Open MischaQI opened 1 year ago
Please check out the latest version on OpenReview and NeurIPS Paper
Impact of Stage-1 Training.
A: Thanks for bringing up this question. We comprehensively add more experiments in two more tables and describe our finding in the paragraph "Impact of Stage-1 training" (Line 565-596) in the updated Appendix Section C.2. Our suggestions on the necessity of Stage-1 training are summarized:
(i) If LLaVA-Med is trained with a customized vision encoder or LLM that are not included in LLaVA (i.e., no LLaVA checkpoint is available), Stage-1 is critical in aligning the multimodal feature space, and yield good performance. (ii) If LLaVA-Med is trained by initializing from LLaVA, the Stage-1 training is optional.

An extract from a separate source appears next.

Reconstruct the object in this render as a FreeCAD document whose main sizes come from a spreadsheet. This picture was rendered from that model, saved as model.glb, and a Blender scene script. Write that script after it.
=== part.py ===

In this case, it is more cost-efficient to skip Stage-1 and train Stage-2 only, which can quickly provide good performance on the vertical domains with less cost. However, for scenarios with a large number of in-domain image-text pairs that pre-trained LLaVA does not have much related knowledge, we suggest adding the Stage-1 training on the in-domain pairs: The best strategy in this case is full-model fine-tuning of the LLM and removing the instruction text of describing images. The text and figure in the main paper is also revised accordingly.
Congrats on your great work.
Tab.1 shows that the performance of LLaVA drops after stage 1 training. So I'd like to know how about the performance of LLaVA-Med without stage 1 training.
Looking forward to your reply. Thanks.